A well known proponent of capriccio was the artist Giovanni Paolo Pannini. This style was extended in the 1740s by Canaletto in his etched vedute ideali, and works by Piranesi and his imitators.
Later examples include Charles Robert Cockerell's A Tribute to Sir Christopher Wren and A Professor's Dream, and Joseph Gandy's 1818 Public and Private Buildings Executed by Sir John Soane. The artist Carl Laubin has painted a number of modern capriccios in homage to these works.
Further fantastical expansions can be seen in the Capricci, an influential series of etchings by Gianbattista Tiepolo, who reduced the architectural elements to chunks of classical statuary and ruins, among which small groups made up of a cast of exotic and elegant figures of soldiers, philosophers and beautiful young people go about their enigmatic business. No individual titles help to explain these works; mood and style are everything. A later series was called Scherzi di fantasia – "Fantastic Sketches". His son Domenico Tiepolo was among those who imitated these prints, often using the term in titles.

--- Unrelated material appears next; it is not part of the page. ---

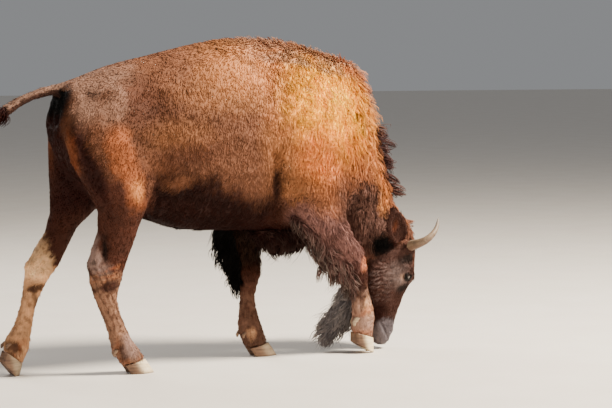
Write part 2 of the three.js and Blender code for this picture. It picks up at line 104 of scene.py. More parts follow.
# ---------------------------------------------------------------- shader maths
class Wire:
    """A socket that takes part in expressions. Each operator adds its node and gives the node's output."""

    def __init__(self, finish, socket):
        self.finish = finish
        self.socket = socket

    def maths(self, operation, *values):
        return self.finish.node("ShaderNodeMath", {"operation": operation}, values)

    def __add__(self, other):
        return self.maths("ADD", self, other)

    def __sub__(self, other):
        return self.maths("SUBTRACT", self, other)

    def __rsub__(self, other):
        return self.maths("SUBTRACT", other, self)

    def __mul__(self, other):
        return self.maths("MULTIPLY", self, other)

    __radd__ = __add__
    __rmul__ = __mul__


# The sockets of a Mix node that mixes colours, by number, because their names repeat.
MIX_SHARE, MIX_FIRST, MIX_SECOND, MIXED = 0, 6, 7, 2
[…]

Goya's series of eighty prints Los Caprichos, and the last group of prints in his series The Disasters of War, which he called "caprichos enfáticos", are far from the spirit of light-hearted fantasy the term usually suggests. They take Tiepolo's format of a group of figures, now drawn from contemporary Spanish life, and are a series of savage satires and comments on its absurdity, many only partly explicated by short titles. The Sleep of Reason Produces Monsters is the best known.